* **YOUR INSTRUCTIONS**: Return each entry exactly, with none missing.

◆ ◆ ◆ ◆

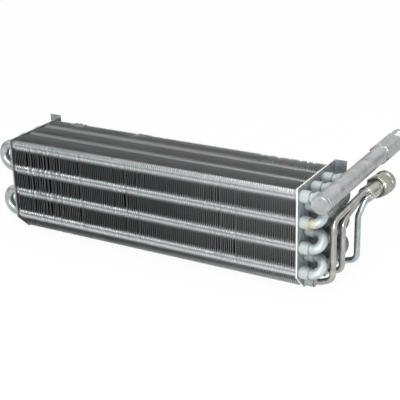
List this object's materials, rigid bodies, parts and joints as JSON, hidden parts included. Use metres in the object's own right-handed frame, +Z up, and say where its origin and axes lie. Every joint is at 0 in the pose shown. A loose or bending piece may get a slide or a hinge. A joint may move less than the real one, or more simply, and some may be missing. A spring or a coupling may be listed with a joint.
{
  "type": "evaporator core",
  "caption": "Finned evaporator core with folded fins on hairpin tubes, two end plates, return bends, a threaded suction manifold and a three-way liquid distributor.",
  "frame": {"origin": "under the middle of the bounding box, on the plane that the end plates stand on", "axes": "+X along the tubes towards the connections, +Y from the front face to the rear flanges, +Z up"},
  "size_m": [0.3975, 0.2074, 0.1076],
  "materials": {
    "fin_sheet": "mill-finish rolled sheet",
    "plate_sheet": "dull grey sheet with bright cut edges",
    "core_tube": "drawn tube, satin",
    "fluxed_tube": "matte with whitish flux bloom",
    "solder": "matte solder fillet",
    "manifold_tube": "satin drawn tube with cloudy heat marks",
    "feed_tube": "warm grey drawn tube",
    "fitting_metal": "turned, satin",
    "nut_metal": "dull plated, greenish grey"
  },
  "bodies": {
    "root": {"fins_far_left": "fin_sheet", "fins_mid_left": "fin_sheet", "fins_mid_right": "fin_sheet", "fins_far_right": "fin_sheet", "end_plate_left": "plate_sheet", "end_plate_right": "plate_sheet", "hairpin_1a_upper": "core_tube", "hairpin_1a_lower": "core_tube", "hairpin_1b_upper": "core_tube", "hairpin_1b_lower": "core_tube", "hairpin_2a_upper": "core_tube", "hairpin_2a_lower": "core_tube", "hairpin_2b_upper": "core_tube", "hairpin_2b_lower": "core_tube", "hairpin_3a_upper": "core_tube", "hairpin_3a_lower": "core_tube", "hairpin_3b_upper": "core_tube", "hairpin_3b_lower": "core_tube", "return_bend_1_top": "fluxed_tube", "return_bend_1_middle": "fluxed_tube", "return_bend_1_bottom": "fluxed_tube", "return_bend_2_top": "fluxed_tube", "return_bend_2_middle": "fluxed_tube", "return_bend_2_bottom": "fluxed_tube", "return_bend_3_top": "fluxed_tube", "return_bend_3_middle": "fluxed_tube", "return_bend_3_bottom": "fluxed_tube", "solder_rings": "solder", "suction_manifold": "manifold_tube", "manifold_cap": "manifold_tube", "suction_branch_1": "fluxed_tube", "suction_branch_2": "fluxed_tube", "suction_branch_3": "fluxed_tube", "suction_fitting": "fitting_metal", "feed_tube_1": "feed_tube", "feed_tube_2": "feed_tube", "feed_tube_3": "feed_tube", "distributor": "fitting_metal", "inlet_nut": "nut_metal"}
  },
  "joints": []
}
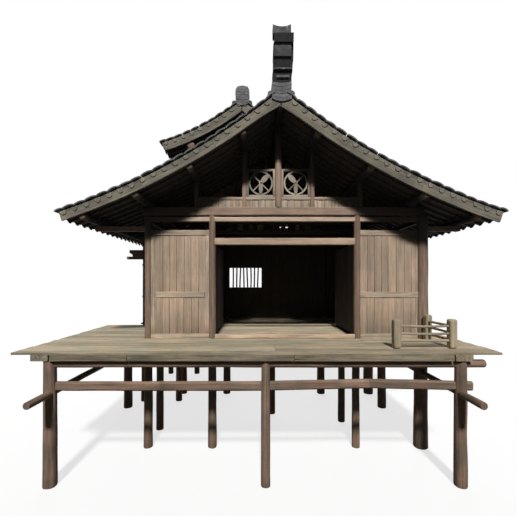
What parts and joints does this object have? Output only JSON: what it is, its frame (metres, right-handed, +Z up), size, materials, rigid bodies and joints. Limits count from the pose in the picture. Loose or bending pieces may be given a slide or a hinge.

◆ ◆ ◆ ◆

* **RESULT**:
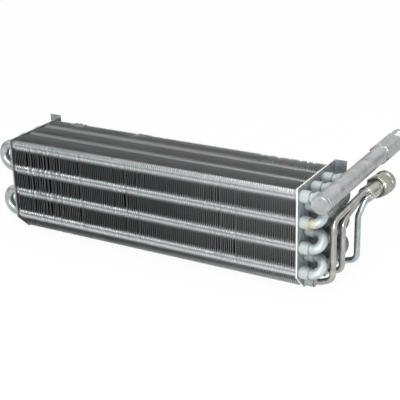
List this object's materials, rigid bodies, parts and joints as JSON, hidden parts included. Use metres in the object's own right-handed frame, +Z up, and say where its origin and axes lie. Every joint is at 0 in the pose shown. A loose or bending piece may get a slide or a hinge. A joint may move less than the real one, or more simply, and some may be missing. A spring or a coupling may be listed with a joint.
{
  "type": "evaporator core",
  "caption": "Finned evaporator core with folded fins on hairpin tubes, two end plates, return bends, a threaded suction manifold and a three-way liquid distributor.",
  "frame": {"origin": "under the middle of the bounding box, on the plane that the end plates stand on", "axes": "+X along the tubes towards the connections, +Y from the front face to the rear flanges, +Z up"},
  "size_m": [0.3975, 0.2074, 0.1076],
  "materials": {
    "fin_sheet": "mill-finish rolled sheet",
    "plate_sheet": "dull grey sheet with bright cut edges",
    "core_tube": "drawn tube, satin",
    "fluxed_tube": "matte with whitish flux bloom",
    "solder": "matte solder fillet",
    "manifold_tube": "satin drawn tube with cloudy heat marks",
    "feed_tube": "warm grey drawn tube",
    "fitting_metal": "turned, satin",
    "nut_metal": "dull plated, greenish grey"
  },
  "bodies": {
    "root": {"fins_far_left": "fin_sheet", "fins_mid_left": "fin_sheet", "fins_mid_right": "fin_sheet", "fins_far_right": "fin_sheet", "end_plate_left": "plate_sheet", "end_plate_right": "plate_sheet", "hairpin_1a_upper": "core_tube", "hairpin_1a_lower": "core_tube", "hairpin_1b_upper": "core_tube", "hairpin_1b_lower": "core_tube", "hairpin_2a_upper": "core_tube", "hairpin_2a_lower": "core_tube", "hairpin_2b_upper": "core_tube", "hairpin_2b_lower": "core_tube", "hairpin_3a_upper": "core_tube", "hairpin_3a_lower": "core_tube", "hairpin_3b_upper": "core_tube", "hairpin_3b_lower": "core_tube", "return_bend_1_top": "fluxed_tube", "return_bend_1_middle": "fluxed_tube", "return_bend_1_bottom": "fluxed_tube", "return_bend_2_top": "fluxed_tube", "return_bend_2_middle": "fluxed_tube", "return_bend_2_bottom": "fluxed_tube", "return_bend_3_top": "fluxed_tube", "return_bend_3_middle": "fluxed_tube", "return_bend_3_bottom": "fluxed_tube", "solder_rings": "solder", "suction_manifold": "manifold_tube", "manifold_cap": "manifold_tube", "suction_branch_1": "fluxed_tube", "suction_branch_2": "fluxed_tube", "suction_branch_3": "fluxed_tube", "suction_fitting": "fitting_metal", "feed_tube_1": "feed_tube", "feed_tube_2": "feed_tube", "feed_tube_3": "feed_tube", "distributor": "fitting_metal", "inlet_nut": "nut_metal"}
  },
  "joints": []
}
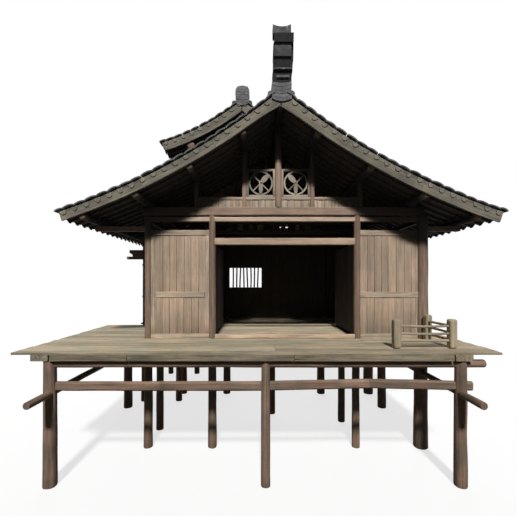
What parts and joints does this object have? Output only JSON: what it is, its frame (metres, right-handed, +Z up), size, materials, rigid bodies and joints. Limits count from the pose in the picture. Loose or bending pieces may be given a slide or a hinge.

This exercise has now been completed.